The Oireachtas banking inquiry has agreed to water down its final report after two of the country’s biggest developers demanded a series of changes.
Johnny Ronan and Michael O’Flynn had requested the final report be altered and warned they would take legal action if the changes were not accepted.
The two developers had claimed the Dáil committee investigating the banking crash had accepted evidence of the National Asset Management Agency without question and asked for a right of reply.
The inquiry members met yesterday and agreed to make a number of alterations to the report.
The most substantial is the removal of any reference to a letter from Nama rejecting the claims of Mr O’Flynn and Mr Ronan in their evidence to the committee.
The correspondence will remain online and will include a footnote noting the objections by the two developers.
The committee also agreed to change some of its findings including one alleging the relationship between bankers and developers was too informal.
Mr O’Flynn had objected to that statement, stressing his engagement with the banks was always distant and professional.
The inquiry agreed to change that finding to make it more balanced. The two developers were asked by the committee investigating the country’s economic crash to give evidence documenting their experience in Nama.

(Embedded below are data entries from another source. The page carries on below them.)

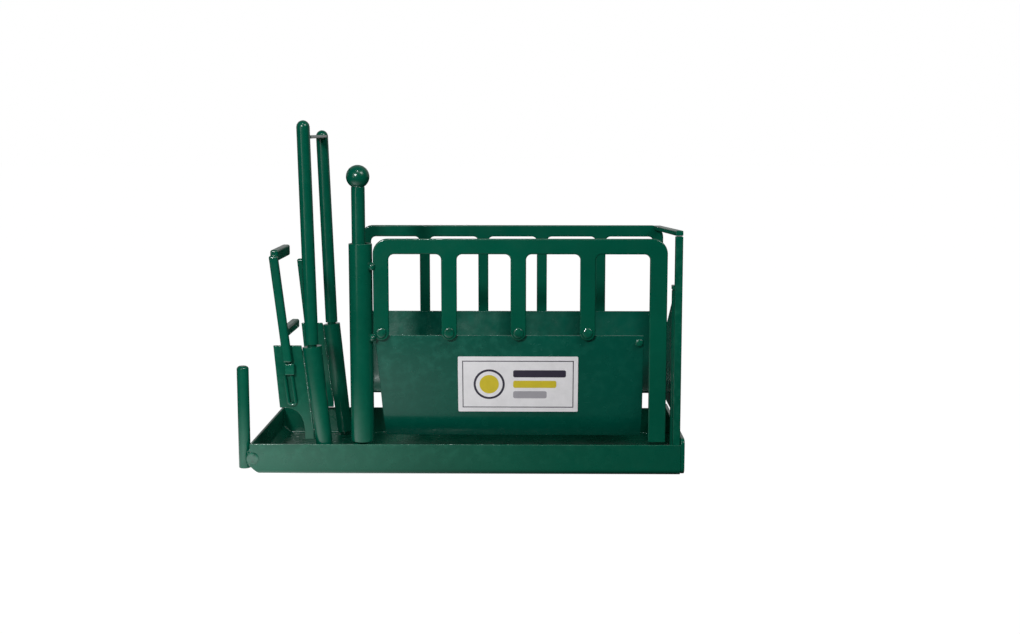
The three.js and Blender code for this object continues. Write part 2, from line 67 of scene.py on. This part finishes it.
# ------------------------------------------------------------------ node helpers
class Nodes:
    """A short way to add and join the nodes of one material."""

    def __init__(self, name):
        self.material = bpy.data.materials.new(name)
        self.material.use_nodes = True
        self.tree = self.material.node_tree
        self.shader = self.tree.nodes["Principled BSDF"]
        self.place = self.add("ShaderNodeTexCoord").outputs["Object"]

    def add(self, kind, **settings):
        node = self.tree.nodes.new(kind)
        for key, value in settings.items():
            setattr(node, key, value)
        return node

    def link(self, source, target):
        self.tree.links.new(source, target)

    def noise(self, scale, detail=2.0, roughness=0.5, stretch=(1, 1, 1), offset=(0, 0, 0)):
        mapping = self.add("ShaderNodeMapping")
        mapping.inputs["Scale"].default_value = stretch
        mapping.inputs["Location"].default_value = offset
        self.link(self.place, mapping.inputs["Vector"])
        noise = self.add("ShaderNodeTexNoise")
        noise.inputs["Scale"].default_value = scale
        noise.inputs["Detail"].default_value = detail
        noise.inputs["Roughness"].default_value = roughness
        self.link(mapping.outputs["Vector"], noise.inputs["Vector"])
        return noise.outputs["Fac"]

    def ramp(self, source, stops):
        ramp = self.add("ShaderNodeValToRGB")
        elements = ramp.color_ramp.elements
        while len(elements) < len(stops):
            elements.new(0.5)
        for element, (position, colour) in zip(elements, stops):
            element.position = position
            element.color = (*colour, 1) if len(colour) == 3 else colour
        self.link(source, ramp.inputs["Fac"])
        return ramp.outputs["Color"]

    def remap(self, source, low, high, to_low, to_high):
        remap = self.add("ShaderNodeMapRange")
        for name, value in zip(("From Min", "From Max", "To Min", "To Max"), (low, high, to_low, to_high)):
            remap.inputs[name].default_value = value
        self.link(source, remap.inputs["Value"])
        return remap.outputs["Result"]

    def math(self, operation, first, second):
        node = self.add("ShaderNodeMath", operation=operation)
        for socket, value in zip(node.inputs, (first, second)):
            if isinstance(value, (int, float)):
                socket.default_value = value
            else:
                self.link(value, socket)
        return node.outputs[0]

    def mix(self, factor, first, second, blend="MIX"):
        node = self.add("ShaderNodeMix", data_type="RGBA", blend_type=blend)
        for socket, value in ((node.inputs[0], factor), (node.inputs[6], first), (node.inputs[7], second)):
            if isinstance(value, (int, float)):
                socket.default_value = value
            elif isinstance(value, tuple):
                socket.default_value = (*value, 1)
            else:
                self.link(value, socket)
        return node.outputs[2]

    def bump(self, height, strength, distance, normal=None):
        bump = self.add("ShaderNodeBump")
        bump.inputs["Strength"].default_value = strength
        bump.inputs["Distance"].default_value = distance
        self.link(height, bump.inputs["Height"])
        if normal is not None:
            self.link(normal, bump.inputs["Normal"])
        return bump.outputs["Normal"]

    def edges(self, low, high):
        """1 on outside edges, 0 on flats."""
        pointiness = self.add("ShaderNodeNewGeometry").outputs["Pointiness"]
        return self.remap(pointiness, low, high, 0.0, 1.0)


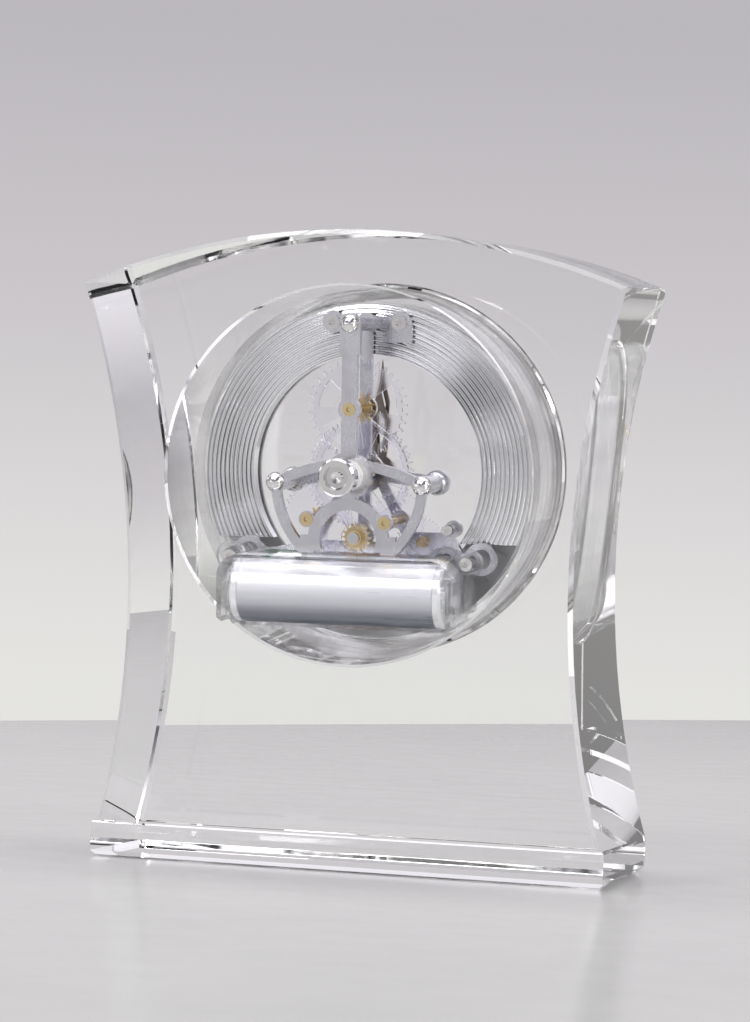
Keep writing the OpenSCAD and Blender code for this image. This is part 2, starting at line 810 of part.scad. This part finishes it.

Mr O’Flynn appeared before members, while Mr Ronan sent in a submission to the inquiry.
Both documented their difficulties with the agency and Nama rejected the claims made by the developers.
The two men were denied the opportunity to reply to the agency due to the tight time frame available to members of the banking inquiry team to complete their report.
They strongly objected to this and asked that Nama’s letter be discarded and the committee agreed to remove any reference to it from the report.
The changes are seen as a significant climbdown by the committee, which had considered the requests previously and refused to change the report.
However, after receiving legal advice and considering the potential legal challenges it agreed to make a number of changes.
The Irish Times understands the two developers are satisfied with the alterations made and view it as a substantive “climbdown”.
Mr Ronan is said to be extremely pleased at the decision and sees it as a U-turn by the committee.
In a statement Mr O’Flynn said he was happy his concerns had been addressed by the committee.
He said he “never wanted to delay or prevent publication of the report in any way, a point that he made very clear to the committee in all of his correspondence”.
The Cork-based developer said he had issues with a “limited number of important points in the draft report that were legally and factually incorrect, and it was important that these issues were dealt with in a way that fully complied with the Act”.
The banking inquiry was told by its legal team the Act governing the committee was unclear and its work could fall if a High Court challenge was initiated.
Some members of the inquiry were said to be extremely frustrated by the decision to accept the requests by developers.